- [What you should do]: Find every line of the listing below where "part" appears, and copy it.

- [Given material]:
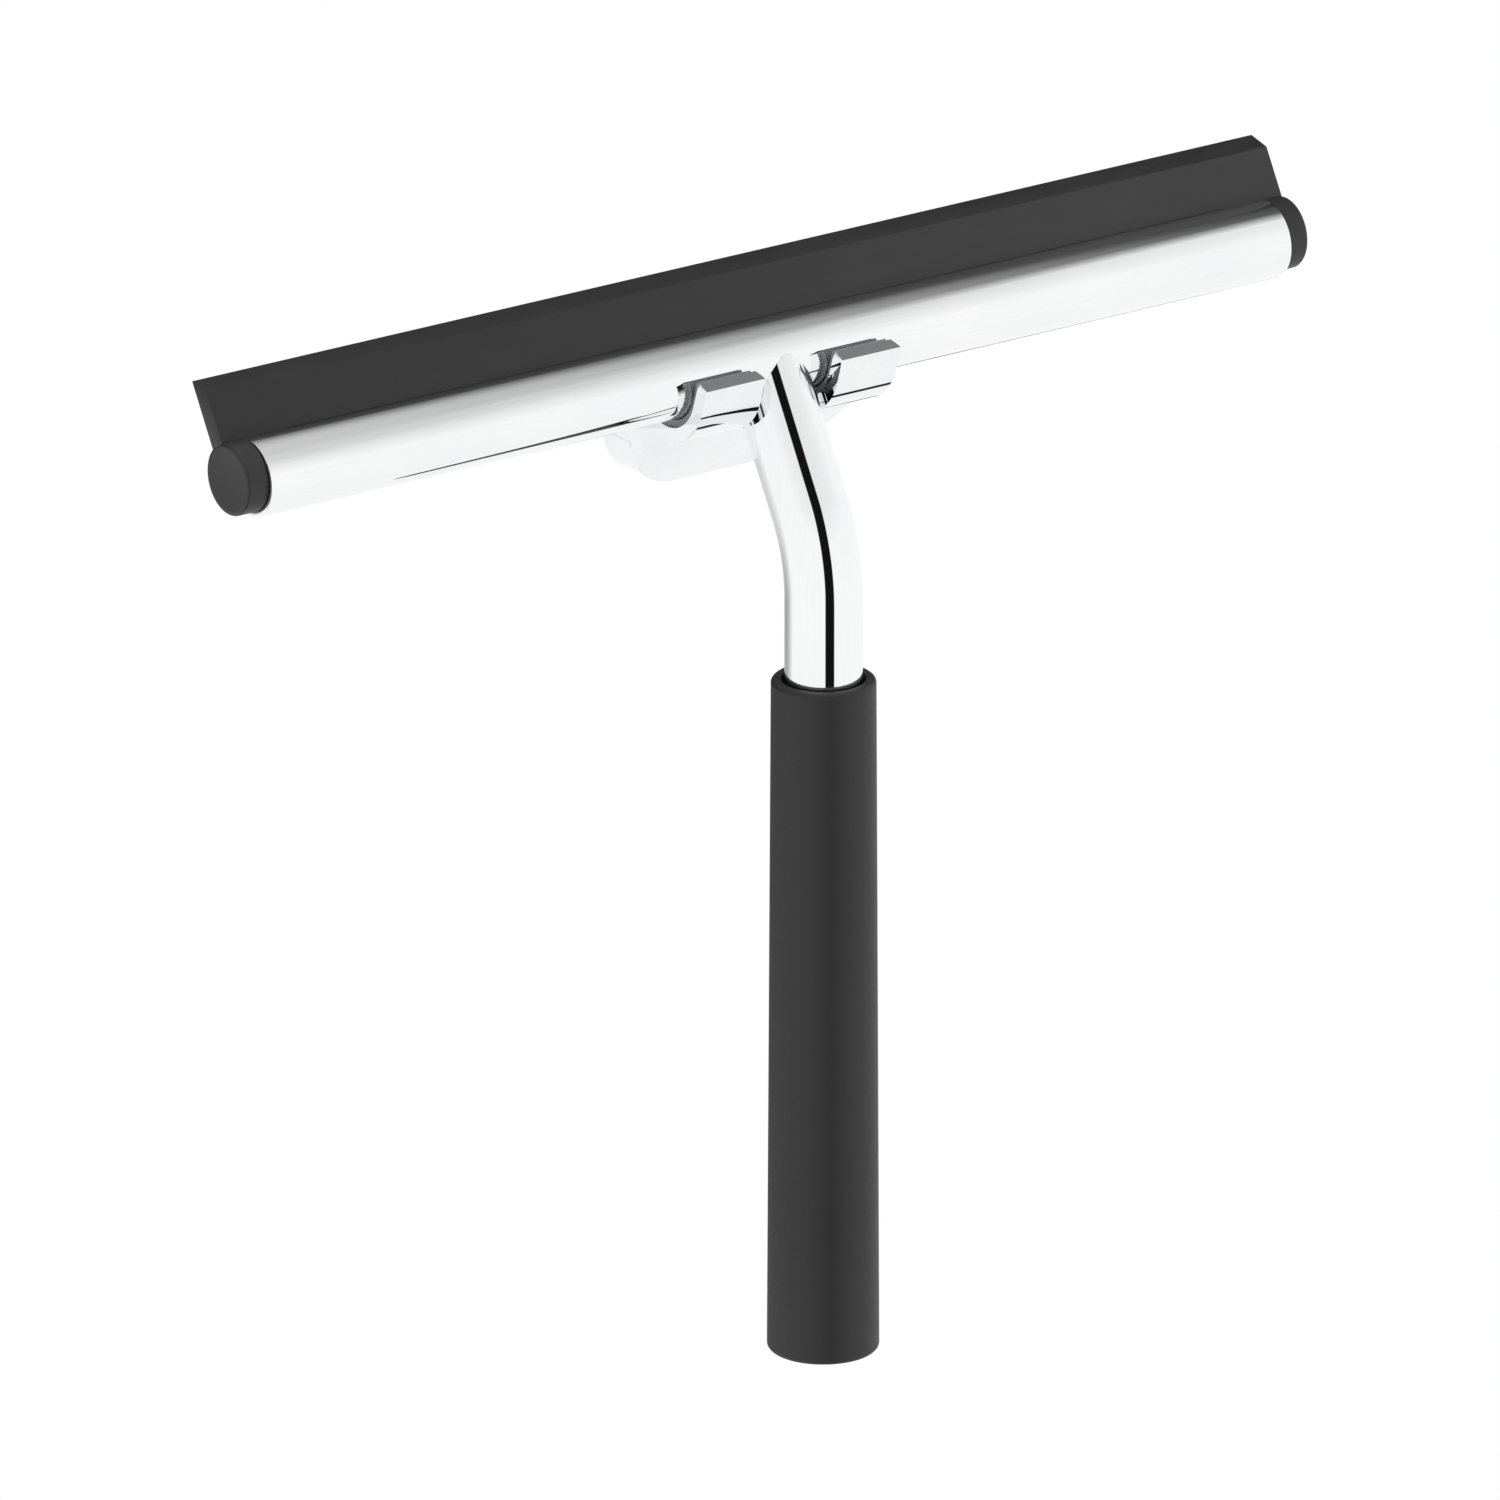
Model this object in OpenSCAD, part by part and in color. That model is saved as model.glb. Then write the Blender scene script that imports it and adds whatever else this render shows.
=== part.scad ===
// Shower and window squeegee hanging on its two-pronged wall holder.
// +Z is up, X runs along the head, the wall is the plane y = 0 and the room is on the -Y side.
// The origin is the centre of the holder's back, on the wall.

/* [Head] */
// Length of the chromed head tube
head_len = 254; // [220:1:320]
// Outer diameter of the head tube
head_d = 16.2; // [15:0.1:18]
// Wall of the head tube
head_wall = 1.2; // [0.8:0.1:1.4]
// Distance from the wall to the axis of the head tube
head_off = 22.4; // [22:0.1:30]
// Height of the head tube's axis above the holder's centre
head_rise = 8.3; // [6:0.1:9]

/* [Blade] */
// Overall length of the blade, over both end caps
blade_len = 264; // [230:1:330]
// Thickness of the blade
blade_t = 4; // [3:0.1:4.4]
// Distance from the head tube's axis to the blade's wiping edge
blade_reach = 22; // [18:0.5:26]
// Depth of the ground bevel behind the wiping edge
blade_bevel = 3.6; // [2:0.1:5]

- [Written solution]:
Model this object in OpenSCAD, part by part and in color. That model is saved as model.glb. Then write the Blender scene script that imports it and adds whatever else this render shows.
=== part.scad ===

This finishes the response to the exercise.